Failure records, a primary data source used in asset management, focuses on using past failures to predict future failure rates. Condition assessment data goes one step further, providing an estimation of the current state of an asset, as opposed to the state of an asset at the point of failure. Using condition data, we can estimate degradation rates and accurately predict future degradation rates which can be used to identify the right intervention – before failures occur.

When it comes to managing assets, the goal should always be to project failures, rather than wait for failure. By taking an analytical approach using condition assessment data, we can understand the rate at which an asset reached its current state and from there we can better estimate when failure is likely to occur. So, not only can we identify if intervention will be needed, we can now also estimate approximately when that intervention will be needed.

Think of it this way. If you compare interpreting data to studying an elephant’s footsteps - the footprints are like data, not revealing much information beyond the fact that what you’re looking at is big and heavy. It’s simply the remnants of what was. Condition assessment allows us to dig much deeper and obtain better context and insight regarding the shape and size of the elephant, ultimately providing more value.

Data science is one of many tools in a utility’s toolbox – but there are many other things that need to be considered when it comes to maximizing its potential. It takes a multi-disciplinary team with a diverse range of skill sets to interpret data. Our team combines civil engineering and data tools like machine learning to maximize problem solving solutions. We help clients pinpoint their problems and their desired outcomes. We then work with them to identify existing data available and plug any data gaps, assessing how we can transform that data into insight.

Armed with this valuable context and insights, we have to power to apply these learnings to deliver transformative outcomes for clients – benefits which are ultimately passed on to their customers.

How utilities are using data science

Municipal water systems supply critical services to millions of homes and businesses, however, much of the infrastructure these systems rely on was installed in the mid-20th century. Operating and maintaining these aging systems is therefore extremely challenging, and having an effective asset management plan is critical.

One of the most common and effective uses of data science employed by utilities is risk assessments – reviewing data to identify weaknesses and develop action plans that mitigate them. Current risk assessments aim to identify and resolve issues with specific individual assets. However, planning for the replacement of individual assets to minimize repeated disruption is not the most efficient approach, particularly when high-risk assets are scattered across the distribution network.

By considering the spatial location of assets and grouping high risk assets into clusters, utilities can target a group of clusters instead of individual pipelines, minimizing set-up costs and disruptions to service. Using these high-risk pipe clus­ters to guide capital planning enables utility managers to better protect the health of their critical underground systems.

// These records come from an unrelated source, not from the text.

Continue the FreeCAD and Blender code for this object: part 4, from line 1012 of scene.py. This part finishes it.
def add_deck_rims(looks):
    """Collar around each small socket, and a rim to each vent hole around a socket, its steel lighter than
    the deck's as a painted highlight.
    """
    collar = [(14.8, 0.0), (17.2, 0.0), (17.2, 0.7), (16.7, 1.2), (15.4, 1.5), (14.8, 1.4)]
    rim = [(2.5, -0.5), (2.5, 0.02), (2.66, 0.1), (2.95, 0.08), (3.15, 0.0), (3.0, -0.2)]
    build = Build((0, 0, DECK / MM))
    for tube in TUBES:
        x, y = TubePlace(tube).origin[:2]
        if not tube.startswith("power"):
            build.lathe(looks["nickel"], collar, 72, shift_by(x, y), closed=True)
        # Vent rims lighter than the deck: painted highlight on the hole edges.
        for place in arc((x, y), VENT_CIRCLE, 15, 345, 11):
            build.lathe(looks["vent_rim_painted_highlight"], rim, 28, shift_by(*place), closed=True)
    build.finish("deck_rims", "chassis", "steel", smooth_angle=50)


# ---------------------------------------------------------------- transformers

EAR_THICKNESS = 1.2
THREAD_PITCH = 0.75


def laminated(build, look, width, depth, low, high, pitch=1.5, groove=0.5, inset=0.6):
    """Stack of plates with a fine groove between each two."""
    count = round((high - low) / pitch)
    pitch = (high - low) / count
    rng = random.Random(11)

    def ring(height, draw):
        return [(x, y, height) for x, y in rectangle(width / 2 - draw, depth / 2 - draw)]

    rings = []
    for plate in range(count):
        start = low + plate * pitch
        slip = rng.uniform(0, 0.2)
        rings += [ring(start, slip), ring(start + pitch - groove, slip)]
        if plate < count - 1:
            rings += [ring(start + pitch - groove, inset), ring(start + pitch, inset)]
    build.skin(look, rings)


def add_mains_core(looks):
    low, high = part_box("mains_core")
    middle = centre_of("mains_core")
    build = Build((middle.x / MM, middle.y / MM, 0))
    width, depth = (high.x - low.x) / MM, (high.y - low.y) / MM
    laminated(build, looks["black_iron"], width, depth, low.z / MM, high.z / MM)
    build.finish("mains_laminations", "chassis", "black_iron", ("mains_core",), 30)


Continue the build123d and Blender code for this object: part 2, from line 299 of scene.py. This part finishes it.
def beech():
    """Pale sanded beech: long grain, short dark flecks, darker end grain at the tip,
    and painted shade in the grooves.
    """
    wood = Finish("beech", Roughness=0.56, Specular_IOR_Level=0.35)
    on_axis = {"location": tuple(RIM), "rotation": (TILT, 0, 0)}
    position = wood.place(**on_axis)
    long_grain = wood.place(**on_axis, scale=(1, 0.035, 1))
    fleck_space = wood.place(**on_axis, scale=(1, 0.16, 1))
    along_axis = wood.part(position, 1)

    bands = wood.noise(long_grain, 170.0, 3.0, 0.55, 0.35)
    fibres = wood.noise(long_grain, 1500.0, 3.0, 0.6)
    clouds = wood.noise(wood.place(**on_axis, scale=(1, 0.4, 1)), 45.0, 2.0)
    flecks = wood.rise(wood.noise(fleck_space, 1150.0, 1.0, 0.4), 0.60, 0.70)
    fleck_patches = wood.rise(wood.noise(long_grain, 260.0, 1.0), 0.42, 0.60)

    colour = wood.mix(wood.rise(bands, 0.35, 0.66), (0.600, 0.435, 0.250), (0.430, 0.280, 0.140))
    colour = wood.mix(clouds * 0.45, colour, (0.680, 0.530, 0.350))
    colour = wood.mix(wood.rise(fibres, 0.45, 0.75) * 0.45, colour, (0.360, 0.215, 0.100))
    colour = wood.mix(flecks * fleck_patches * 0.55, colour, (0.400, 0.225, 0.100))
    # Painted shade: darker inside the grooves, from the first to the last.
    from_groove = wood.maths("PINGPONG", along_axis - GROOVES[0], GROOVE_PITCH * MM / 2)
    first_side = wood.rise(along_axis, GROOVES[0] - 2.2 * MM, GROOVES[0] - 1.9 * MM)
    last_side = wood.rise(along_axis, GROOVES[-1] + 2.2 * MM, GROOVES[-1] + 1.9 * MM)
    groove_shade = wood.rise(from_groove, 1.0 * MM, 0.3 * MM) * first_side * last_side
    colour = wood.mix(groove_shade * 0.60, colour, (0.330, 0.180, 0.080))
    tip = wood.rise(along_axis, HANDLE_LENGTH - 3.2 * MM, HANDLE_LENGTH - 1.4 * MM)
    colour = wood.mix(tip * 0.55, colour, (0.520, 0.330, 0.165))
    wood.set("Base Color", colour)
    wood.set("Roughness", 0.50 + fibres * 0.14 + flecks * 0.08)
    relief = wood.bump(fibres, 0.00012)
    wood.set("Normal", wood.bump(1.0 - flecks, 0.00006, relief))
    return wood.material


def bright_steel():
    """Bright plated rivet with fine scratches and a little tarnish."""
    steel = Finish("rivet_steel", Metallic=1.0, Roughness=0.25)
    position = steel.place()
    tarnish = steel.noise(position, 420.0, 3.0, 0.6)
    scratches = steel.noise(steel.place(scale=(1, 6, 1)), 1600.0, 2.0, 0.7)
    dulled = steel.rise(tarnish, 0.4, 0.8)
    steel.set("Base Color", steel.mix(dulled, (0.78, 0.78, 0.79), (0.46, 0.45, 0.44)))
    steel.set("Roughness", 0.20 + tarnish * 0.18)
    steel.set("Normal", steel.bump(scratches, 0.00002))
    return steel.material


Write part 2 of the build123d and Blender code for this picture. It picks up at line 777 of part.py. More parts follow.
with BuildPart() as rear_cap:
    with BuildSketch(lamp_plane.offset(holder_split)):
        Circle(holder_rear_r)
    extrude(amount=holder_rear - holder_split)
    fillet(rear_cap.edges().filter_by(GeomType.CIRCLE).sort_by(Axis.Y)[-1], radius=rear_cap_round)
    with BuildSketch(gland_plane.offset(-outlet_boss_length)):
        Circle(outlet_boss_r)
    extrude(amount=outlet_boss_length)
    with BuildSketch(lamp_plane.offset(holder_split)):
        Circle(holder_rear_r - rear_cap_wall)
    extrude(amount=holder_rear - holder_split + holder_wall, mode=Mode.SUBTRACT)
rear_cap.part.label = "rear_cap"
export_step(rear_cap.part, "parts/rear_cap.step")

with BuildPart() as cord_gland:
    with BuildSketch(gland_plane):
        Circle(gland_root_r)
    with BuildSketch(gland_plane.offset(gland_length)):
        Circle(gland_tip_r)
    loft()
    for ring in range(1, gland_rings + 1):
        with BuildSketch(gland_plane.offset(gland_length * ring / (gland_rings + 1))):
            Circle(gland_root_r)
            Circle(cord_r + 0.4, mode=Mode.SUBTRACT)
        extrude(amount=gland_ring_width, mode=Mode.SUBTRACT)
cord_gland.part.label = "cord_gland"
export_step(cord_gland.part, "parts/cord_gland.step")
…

This is the approach taken with the City of Raleigh Public Utilities Department. The utility maintains the water and wastewater infrastructure for some 600,000 customers in Raleigh, North Carolina, and six surrounding communities. With the city’s drinking water distribution system dating back to 1887, the client needed to prioritize capital works using analysis to determine pipeline risk and justify capital investment.

Working together, we conducted a probability of failure analysis using historical data in their GIS, and leveraged Xylem’s Asset Performance Optimization solution to identify contiguous clusters of high-risk individual pipes – optimizing their selection for maximum risk reduction.

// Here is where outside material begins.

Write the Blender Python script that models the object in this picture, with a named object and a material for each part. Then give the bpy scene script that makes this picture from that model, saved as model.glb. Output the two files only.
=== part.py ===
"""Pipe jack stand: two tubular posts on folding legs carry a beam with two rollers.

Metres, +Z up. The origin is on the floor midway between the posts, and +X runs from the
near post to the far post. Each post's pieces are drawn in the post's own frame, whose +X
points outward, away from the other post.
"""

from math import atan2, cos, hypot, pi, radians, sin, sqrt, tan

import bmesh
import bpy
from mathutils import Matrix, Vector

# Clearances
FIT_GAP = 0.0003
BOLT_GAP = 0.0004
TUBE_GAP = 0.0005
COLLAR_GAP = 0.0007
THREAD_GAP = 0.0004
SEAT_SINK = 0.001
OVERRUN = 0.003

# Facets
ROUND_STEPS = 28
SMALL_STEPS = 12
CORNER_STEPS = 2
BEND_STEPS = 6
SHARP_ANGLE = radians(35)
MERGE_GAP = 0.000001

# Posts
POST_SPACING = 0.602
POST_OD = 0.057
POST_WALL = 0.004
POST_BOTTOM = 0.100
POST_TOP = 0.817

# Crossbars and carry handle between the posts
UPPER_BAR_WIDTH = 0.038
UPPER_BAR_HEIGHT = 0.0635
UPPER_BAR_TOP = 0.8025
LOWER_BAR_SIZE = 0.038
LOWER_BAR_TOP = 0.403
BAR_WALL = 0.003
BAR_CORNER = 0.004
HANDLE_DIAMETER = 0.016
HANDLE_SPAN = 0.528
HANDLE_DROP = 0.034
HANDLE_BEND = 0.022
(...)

Identifying high risk clusters enabled the client to prioritize pipe replacement projects, reduce mobilization expenses, minimize repeated disruptions and reduce capital planning time by 75 percent. We also helped develop a more efficient asset management program, ensuring the client is empowered to efficiently operate and maintain its system going forward.

In California, our team delivered a similar water network risk assessment plan for the City of Long Beach Water Department. After developing a risk model of each of the client’s pipelines, we developed a robust five-year plan outlining how they could assess the assets going forward in order to address and reduce risk.

As a result, the utility moved from a reactive assess and address approach to a proactive assess and address approach, mitigating risks in a timely manner and reducing disruption. Interaction with the client and clearly explaining how to leverage the data extracted from the condition assessment program was critical to the plan’s success.

From black box to glass box

Powerful results like this come from integrated partnerships where data scientists actively collaborate with clients, working together to find solutions to complex problems.

It’s not a case of delivering graphs, charts and statistics to clients. As data scientists, we need to explain what the information means and how clients can effectively apply it in practice. The end goal is to always make the output useful for the client.

Accessibility, transparency and a willingness and answer technical questions helps build trust in solutions, giving clients a full picture of the how and the why behind insights and the recommended actions.

Knowledge is power and we’re passionate about helping shine a light on solutions that can help our customers reach their full potential. Bringing our customers on the journey, from analysis to action, from black box to glass box – ensuring no one is left in the dark.